Handling of the patient.
Spasticity
Spasticity: Often higher
on Mondays, with infections of the bladder and injuries at the toes
or elsewhere. Apart from these specific cases, spasticity usually
is reduced in the course of a training session . Only rarely the
opposite happens, in this case check the position of the harness:
Ease a too high pressure possibly put on the adductors. Otherwise
stop training for this day and try to find out the cause for the
enhanced spasticity.
Clonus: When clonus in the ankle and/or knee
joints develops this is often a sign of the patient getting tired
and loosing attention. Try to have the patient put more weight onto
the limb early in stance; calm him down, try reduced speed. Help
with knee extension, perform already during heel strike. If all
fails take a short break. It is the quality of walking which counts,
not primarily quantity of movement however performed.

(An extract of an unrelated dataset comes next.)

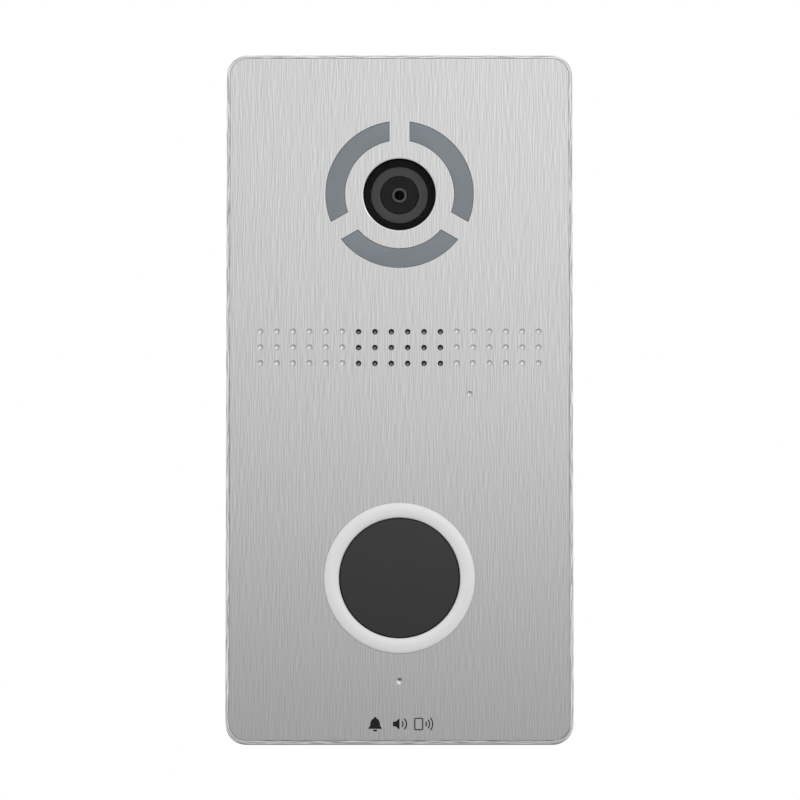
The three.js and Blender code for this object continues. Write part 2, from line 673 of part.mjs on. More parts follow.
function addSpeaker() {
  const speaker = station(0, SOUND.z);
  const [meshRadius, meshFront, meshBack] = [RECESS.radius - 0.3, RECESS.front + TOUCH, RECESS.front + 0.3];
  piece(speaker, 'speaker_mesh', disc(meshRadius, meshFront, meshBack, MEDIUM), 'steel');
  piece(speaker, 'speaker_gasket', speakerGasket(), 'foam');
  piece(speaker, 'speaker_frame', speakerFrame(), 'black_plastic');
  piece(speaker, 'speaker_cone', speakerCone(), 'paper_cone');
  piece(speaker, 'speaker_magnet', speakerMagnet(), 'steel');
  piece(speaker, 'speaker_bracket', speakerBracket(), 'steel');
  const bracketScrew = screw(...BRACKET_SCREW);
  for (const [name, side] of [['left', -1], ['right', 1]]) {
    const fastener = piece(speaker, `bracket_screw_${name}`, bracketScrew, 'screw_steel');
    fastener.position.set(side * BRACKET.screwX, BEHIND_PLATE + BRACKET.sheet + TOUCH, 0);
  }

  const route = [
    [SPEAKER.tab, 8.5, SOUND.z + SPEAKER.tab],
    [-9.8, 10.4, SOUND.z - 9.65],
    [-18, 13, 5.6],
    [-28.6, 15.6, 9.6],
    [-30, 17.8, 10.4],
    [-30, 19.7, 10.4],
  ];
  const curve = new THREE.CatmullRomCurve3(route.map((point) => new THREE.Vector3(...point)));
  piece(panel, 'speaker_lead', tube(curve, 0.9, 8, 12), 'lead_cover');

  const sensor = station(LIGHT_SENSOR.x, LIGHT_SENSOR.z);
  piece(sensor, 'light_sensor', lightSensor(), 'board_green');
}

/** A small board with the sensor's round body on the back of the plate. */
function lightSensor() {
  const [size, front, back, body] = [8, 0.3, 1.3, 1.6];
  return join([block(0, 0, size, size, front, back), disc(body, BEHIND_PLATE, front + 0.2, SMALL)]);
}

// ------------------------------------------------------------------ call button with card reader

/** The white ring: a low dome in front, a flange behind the plate and a guide for the cap. */
function buttonRing() {
  const { ringInner, ringOuter, flange } = BUTTON;
  const [domeSteps, domeEdge, domeHeight] = [5, PLATE.front - 0.1, 0.9];
  const [flangeFront, flangeBack, guide, back] = [-0.5, 0.9, 19.2, 2];
  const profile = [];
  for (let i = 0; i <= domeSteps; i += 1) {
    const t = i / domeSteps;
    const across = (1 - Math.cos(Math.PI * t)) / 2;
    const radius = ringInner + (ringOuter - ringInner) * across;
    profile.push([radius, domeEdge - domeHeight * Math.sin(Math.PI * t)]);
  }
  profile.push([ringOuter, flangeFront], [flange, flangeFront], [flange, flangeBack]);
  profile.push([guide, flangeBack], [guide, back], [ringInner, back]);
  return turned(profile, BROAD);
}

/** The black cap: a cup with a lip that stops it behind the ring, and a stem that works the switch. */
function buttonCap() {
  const [chamfer, wall, floor] = [0.4, 1, CAP.front + 1.6];
  const lipBack = CAP.lipFront + wall;
  const { cap } = BUTTON;
  const profile = [
    [0, CAP.front],
    [cap - chamfer, CAP.front],
    [cap, CAP.front + chamfer],
    [cap, CAP.lipFront],
    [CAP.lip, CAP.lipFront],
    [CAP.lip, lipBack],
    [cap - wall, lipBack],
    [cap - wall, floor],
    [CAP.stem, floor],
    [CAP.stem, CAP.back],
    [0, CAP.back],
  ];
  return turned(profile, BROAD);
}

/** The moulded carrier behind the button: pedestal for the antenna, stop, guide hole and rear skirt. */
function buttonBase() {
  const [front, floorFront, floorBack, back] = [1, 5.2, 7, 10.8];
  const [wallInner, wallOuter, skirtInner, skirtOuter] = [21.6, BUTTON.flange - 0.1, 18, 20];
  const [guide, pedestalInner, pedestalOuter, pedestalFront] = [3.2, 7.5, 14.5, 1.6];
  const profile = [
    [wallInner, front],
    [wallOuter, front],
    [wallOuter, floorBack],
    [skirtOuter, floorBack],
    [skirtOuter, back],
    [skirtInner, back],
    [skirtInner, floorBack],
    [guide, floorBack],
    [guide, floorFront],
    [pedestalInner, floorFront],
    [pedestalInner, pedestalFront],
    [pedestalOuter, pedestalFront],
    [pedestalOuter, floorFront],
    [wallInner, floorFront],
  ];
  return turned(profile, ROUND);
}

/** The reader's board, with the flat cable's connector soldered to its back. */
function buttonBoard() {
  const [radius, front, back] = [20.5, 10.85, 12.45];
  const [plugZ, plugBack] = [12, 14.1];
  const plug = block(0, plugZ, FLAT_PLUG.width, FLAT_PLUG.height, back - OVERLAP, plugBack);
  return join([disc(radius, front, back, ROUND), plug]);
}

function switchBody() {
  const [size, front, back, bore, boreEnd] = [8, 7.4, 10.8, 2.1, 10.2];
  return cut(block(0, 0, size, size, front, back), [disc(bore, front - 0.4, boreEnd, SMALL)]);
}

function addButton() {
  const button = station(0, BUTTON.z);
  piece(button, 'button_ring', buttonRing(), 'white_plastic');
  const [sealInner, sealOuter, sealBack] = [22, BUTTON.flange - 0.1, -0.55];
  piece(button, 'button_seal', ring(sealInner, sealOuter, BEHIND_PLATE, sealBack, ROUND), 'rubber');
  piece(button, 'button_cap', buttonCap(), 'black_gloss');
  const { radius, wire, front, back, turns } = BUTTON_SPRING;
  piece(button, 'button_spring', spring(radius, wire, front, back, turns), 'screw_steel');
  piece(button, 'button_base', buttonBase(), 'black_plastic');
  const [coilInner, coilOuter, coilFront, coilBack] = [7.8, 14.3, 0.9, 1.55];
  piece(button, 'reader_antenna', ring(coilInner, coilOuter, coilFront, coilBack, MEDIUM), 'copper');
  piece(button, 'button_board', buttonBoard(), 'board_green');
  piece(button, 'switch_body', switchBody(), 'black_plastic');
  const [plunger, plungerFront, plungerBack] = [1.75, 5.7, 8.8];
  piece(button, 'switch_plunger', disc(plunger, plungerFront, plungerBack, SMALL), 'white_plastic');
}

// ------------------------------------------------------------------ microphone

function microphoneBoot() {
  const inner = MICROPHONE.capsule + 0.15;
  const [floor, back] = [0.15, 3.6];
  const profile = [
    [MICROPHONE.hole + 0.1, BEHIND_PLATE],
    [MICROPHONE.boot, BEHIND_PLATE],
    [MICROPHONE.boot, back],
    [inner, back],
    [inner, floor],
    [MICROPHONE.hole + 0.1, floor],
  ];
  return turned(profile, MEDIUM);
}

function addMicrophone() {
  const microphone = station(0, MICROPHONE.z);
  piece(microphone, 'microphone_boot', microphoneBoot(), 'rubber');
  const [capsuleFront, capsuleBack] = [0.2, 2.9];
  piece(microphone, 'microphone', disc(MICROPHONE.capsule, capsuleFront, capsuleBack, MEDIUM), 'steel');
  const route = [[0, 3.1, 0], [0, 7.5, 0.2], [2.6, 12.5, 2.4], [5.8, 16.2, 5.5], [6, 18, 6], [6, 19.75, 6]];
  const curve = new THREE.CatmullRomCurve3(route.map((point) => new THREE.Vector3(...point)));
  piece(microphone, 'microphone_lead', tube(curve, 0.8, 8, 10), 'lead_cover');
}

// ------------------------------------------------------------------ main board and what is on it

/** The board with its connectors and taller parts soldered on, notched round the housing's columns. */
function mainBoard() {
  const { width, height, front } = BOARD;
  const solids = [block(0, 0, width, height, front, BOARD_BACK)];
  for (const z of [CAMERA_PLUG_Z, BUTTON_PLUG_Z]) {
    solids.push(block(0, z, FLAT_PLUG.width, FLAT_PLUG.height, front - FLAT_PLUG.depth, front + 0.5));
  }
  const from = BOARD_BACK - 0.5;
  for (const { x, z, radius, back } of CAPACITORS) solids.push(disc(radius, from, back, SMALL, x, z));
  for (const { x, z, size, back } of CHIPS) solids.push(block(x, z, size, size, from, back));
  const cutters = [];
  const [screwBore, notch] = [1.6, COLUMN.radius + 0.6];
  for (const side of [-1, 1]) {
    cutters.push(disc(screwBore, front - 1, BOARD_BACK + 1, SMALL, side * BOSS.x, BOSS.z));
    for (const end of [-1, 1]) {
      const [x, z] = [side * COLUMN.x, end * COLUMN.z];
      cutters.push(disc(notch, front - 1, BOARD_BACK + 1, SMALL, x, z));
    }
  }
  return cut(join(solids), cutters);
}

/** The folded tin can over the processor, open towards the board. */
function processorShield() {
  const { width, height, depth, sheet } = SHIELD;
  const back = BOARD.front - TOUCH;
  const inside = block(0, 0, width - 2 * sheet, height - 2 * sheet, back - depth + sheet, back + 1);
  return cut(block(0, 0, width, height, back - depth, back), [inside]);
}

/** The network socket: it opens to the rear, with the stepped notch for the plug's latch. */
function ethernetJack() {
  const [front, back] = [24, HOUSING.back + 1];
  const steps = [
    { z: 1, width: 11.9, height: 6.9 },
    { z: -3.2, width: 6.2, height: 2.4 },
    { z: -5, width: 3.2, height: 1.8 },
  ];
  const mouth = steps.map(({ z, width, height }) => block(0, z, width, height, front, back));
  return cut(block(0, 0, JACK.size, JACK.size, ON_BOARD, HOUSING.back), mouth);
}

/** The places of the terminal strip's ways, from its centre. */
const terminalPlaces = () =>
  Array.from({ length: TERMINAL.ways }, (_, i) => (i - (TERMINAL.ways - 1) / 2) * TERMINAL.pitch);

function terminalHeader() {
  const { width, height, back } = TERMINAL;
  const walls = 1.6;
  const floor = ON_BOARD + walls;
  const inside = block(0, 0, width - walls, height - walls, floor, back + 1);
  const shroud = cut(block(0, 0, width, height, ON_BOARD, back), [inside]);
  const [pin, pinEnd] = [0.8, 28];
  const pins = terminalPlaces().map((x) => block(x, 0, pin, pin, floor - 0.5, pinEnd));
  return join([shroud, ...pins]);
}

/** The pull-off plug, with a groove over the header's pins and one wire entry for each way. */
function terminalPlug() {
  const { width, height, back } = TERMINAL;
  const [front, rear] = [24.2, HOUSING.back + 1.4];
  const [grooveHeight, grooveEnd] = [1.6, 28.6];
  const [entry, entryFront] = [1.15, 31];
  const solids = [
    block(0, 0, width - 2, height - 2, front, back + 1),
    block(0, 0, width - 1.4, height - 0.4, back + SLIP, rear),
  ];
  const groove = block(0, 0, width - 3.8, grooveHeight, front - 1, grooveEnd);
  const entries = terminalPlaces().map((x) => disc(entry, entryFront, rear + 1, TINY, x, 0));
  return cut(join(solids), [groove, ...entries]);
}

function tamperBody() {
  const { body, bore, floor } = TAMPER;
  const back = TAMPER_COLLAR.front - 0.4;
  return cut(block(0, 0, body, body, ON_BOARD, back), [disc(bore, floor, back + 1, MEDIUM)]);
}

/** The pin that the wall box holds in: guide, collar against the housing and a rounded end. */
function tamperPlunger() {
  const { shaft, reach } = TAMPER;
  const { radius, front, back } = TAMPER_COLLAR;
  const [guide, guideFront] = [1.2, 28.5];
  const profile = [
    [0, guideFront],
    [guide, guideFront],
    [guide, front],
    [radius, front],
    [radius, back],
    [shaft, back],
    [shaft, reach - 0.7],
    [0.6 * shaft, reach],
    [0, reach],
  ];
  return turned(profile, SMALL);
}

function addElectronics() {
  piece(panel, 'main_board', mainBoard(), 'board_green');
  piece(station(SHIELD.x, SHIELD.z), 'processor_shield', processorShield(), 'steel');
  piece(station(JACK.x, JACK.z), 'ethernet_jack', ethernetJack(), 'steel');

  const terminal = station(TERMINAL.x, TERMINAL.z);
  piece(terminal, 'terminal_header', terminalHeader(), 'connector_plastic');
  piece(terminal, 'terminal_plug', terminalPlug(), 'connector_plastic');

  const relay = block(0, 0, RELAY.width, RELAY.height, ON_BOARD, RELAY.back);
  piece(station(RELAY.x, RELAY.z), 'lock_relay', relay, 'black_plastic');

  const tamper = station(TAMPER.x, TAMPER.z);
  piece(tamper, 'tamper_body', tamperBody(), 'black_plastic');
  piece(tamper, 'tamper_plunger', tamperPlunger(), 'white_plastic');
  const { radius, wire, gap, turns } = TAMPER_SPRING;
  const tamperSpring = spring(radius, wire, TAMPER.floor + gap, TAMPER_COLLAR.front - gap, turns);
  piece(tamper, 'tamper_spring', tamperSpring, 'screw_steel');

  const boardScrew = screw(...BOARD_SCREW);
  for (const [name, side] of [['left', -1], ['right', 1]]) {
    const fastener = piece(panel, `board_screw_${name}`, boardScrew, 'screw_steel');
    fastener.position.set(side * BOSS.x, BOARD.front - TOUCH, BOSS.z);
    fastener.rotation.x = Math.PI;
  }

  // each flat cable leaves a connector, crosses to the main board and enters the connector there
  const onMainBoard = BOARD.front - 0.9;
  const cameraRoute = [
    [15.9, CAMERA.z - 10.1],
    [15.9, CAMERA.z - 12.7],
    [17.5, CAMERA_PLUG_Z + 7.2],
    [onMainBoard, CAMERA_PLUG_Z + 4.6],
    [onMainBoard, CAMERA_PLUG_Z + 2.1],
  ];
  const buttonRoute = [
    [13.25, BUTTON.z + 14.1],
    [13.25, BUTTON.z + 16.8],
    [16.2, BUTTON.z + 20],
    [onMainBoard, BUTTON_PLUG_Z - 4.8],
    [onMainBoard, BUTTON_PLUG_Z - 2.1],
  ];
  piece(panel, 'camera_ribbon', ribbon(cameraRoute, 9, 0.3), 'flex_cable');
  piece(panel, 'button_ribbon', ribbon(buttonRoute, 9, 0.3), 'flex_cable');
}

addShell();
addCamera();
addSpeaker();
addButton();
addMicrophone();
addElectronics();

export default panel;
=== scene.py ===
"""The looks of a flush-mounted door intercom panel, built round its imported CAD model.

Metres, in the CAD model's own frame: +X right, +Y into the wall, +Z up.
"""

import json
import math

import bmesh
import bpy
from mathutils import Matrix, Vector


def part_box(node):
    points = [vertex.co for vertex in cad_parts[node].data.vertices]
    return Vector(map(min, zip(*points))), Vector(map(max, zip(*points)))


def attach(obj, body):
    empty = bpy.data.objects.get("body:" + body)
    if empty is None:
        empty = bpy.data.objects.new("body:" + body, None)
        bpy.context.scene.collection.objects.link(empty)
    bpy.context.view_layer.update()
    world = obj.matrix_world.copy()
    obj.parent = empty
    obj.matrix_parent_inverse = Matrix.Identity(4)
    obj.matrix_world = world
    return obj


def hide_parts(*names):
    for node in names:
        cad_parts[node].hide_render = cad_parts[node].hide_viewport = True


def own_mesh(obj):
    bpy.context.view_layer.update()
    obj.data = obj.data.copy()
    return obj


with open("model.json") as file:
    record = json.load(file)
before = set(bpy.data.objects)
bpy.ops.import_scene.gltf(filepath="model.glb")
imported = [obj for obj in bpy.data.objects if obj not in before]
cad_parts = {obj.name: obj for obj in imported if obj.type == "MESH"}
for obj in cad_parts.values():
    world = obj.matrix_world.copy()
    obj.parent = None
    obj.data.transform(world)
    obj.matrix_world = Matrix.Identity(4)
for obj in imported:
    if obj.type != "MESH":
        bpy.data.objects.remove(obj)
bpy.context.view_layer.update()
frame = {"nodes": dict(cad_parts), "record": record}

MM = 0.001
PANEL = "panel"
SIDES = ("left", "right")


# -------- measures taken from the frame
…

Antispastic medication: Antispastic drugs may
reduce voluntary activity as well, thus we try to avoid them as
much as possible. When reducing the amount taken (gradually over
weeks), some problems during the night might arise with spastic
movements (with the blankets being delivered to the ground). Chronic
patients who are used to take the antispastic drugs often realize
an increase in voluntary force upon withdrawing and such patients
will tolerate the nightly troubles. It is worse with acute patients
who don't have these experience. However, we don't in all patients
reduce antispastic drugs to zero, usually it is a matter of titration
between reduction in voluntary activity and too high spasticity.